El ambiente político en general ya estaba enrarecido por la polarización imperante, porque el presidente saliente no ha reconocido su derrota y porque persisten las protestas golpistas. Pero la preocupación se disparó a niveles inéditos con el atentado fallido de la semana pasada. Un bolsonarista fue detenido y acusado de terrorismo por intentar causar una gran explosión para generar el caos y desatar una intervención militar. Antes de despegar para Florida, Bolsonaro condenó el atentado y se esforzó por desvincularse de los manifestantes que piden hace dos meses una intervención militar que impida a Lula estrenar un tercer mandato.
Los afiliados y simpatizantes del PT, que para buena parte de los brasileños fue un partido símbolo de corrupción, viven el regreso de Lula a lo más alto del poder como un acto de justicia poética tras la travesía del desierto de los últimos años, incluida la prisión de Lula y la destitución de Dilma Rousseff. La organización política más potente de América Latina fue desalojada tras 14 años en el poder. Una caída de la que se redimió el 30 de octubre, cuando Lula venció al ultraderechista Jair Messias Bolsonaro, de 67 años.
Para que a nadie se le olvide que fue obrero, Lula ha convertido la falta del meñique que un torno le amputó en marca personal. Los brasileños más necesitados y muchos entre aquellos pobres, sobre todo mestizos y negros, que por fin pudieron enviar a sus hijos a la universidad, comprarse un frigorífico o viajar en avión tienen inmensas expectativas depositadas en él. También los más izquierdistas entre los privilegiados y minorías, como los brasileños LGTBI o muchos indígenas, se vuelven a sentir a gusto en un país en el que, de la mano del presidente Bolsonaro, un antiguo capitán del ejército, homófobo y misógino, la extrema derecha salió orgullosa del armario.
El PT será el pilar indiscutible del próximo Gobierno, pero deberá compartir el poder con fuerzas más a la derecha y a la izquierda. Incluso entre los que han venido a Brasilia y los más fieles a Lula, se oye a menudo que “esta no es una victoria de Lula, ni del PT, es una victoria de la democracia”. Una idea que él mismo verbalizó la noche electoral en su discurso.

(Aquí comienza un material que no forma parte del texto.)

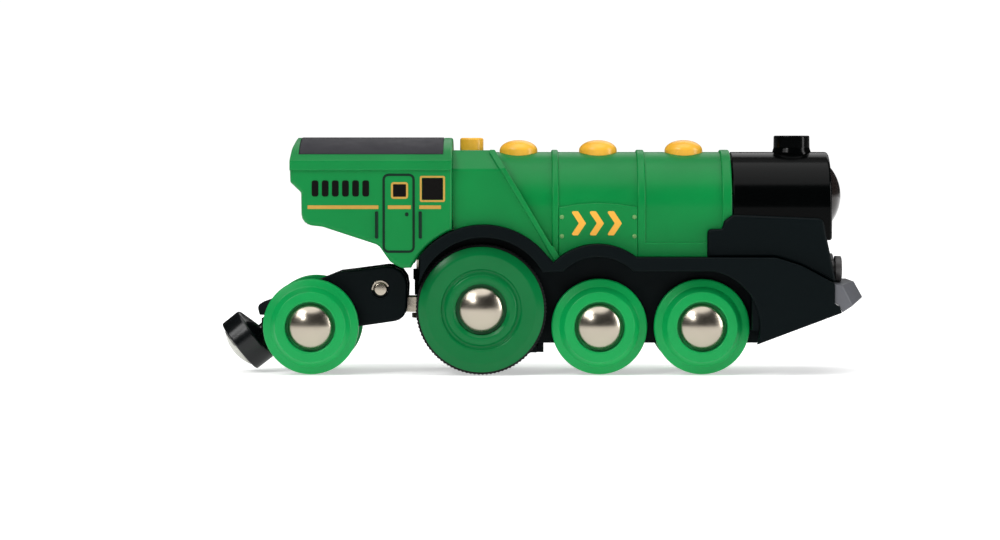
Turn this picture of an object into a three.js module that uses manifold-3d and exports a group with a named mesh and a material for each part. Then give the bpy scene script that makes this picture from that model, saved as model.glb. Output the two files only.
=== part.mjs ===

El primer adversario al que Lula convirtió en aliado con la vista puesta en derrotar a Bolsonaro será vicepresidente a partir de esta tarde. Se trata del antiguo gobernador Gerald Alckmin, de 70 años, figura de la derecha clásica, liberal en economía y católico. Para dirigir los ministerios estratégicos, el izquierdista ha designado a un puñado de hombres del PT, con larga experiencia de gestión y fuerza electoral en el nordeste, la más pobre de Brasil y su gran caladero de votos. Presidirá un Gabinete con 37 carteras, uno de los más amplios y diversos. Incluye un tercio de ministras y nueve partidos.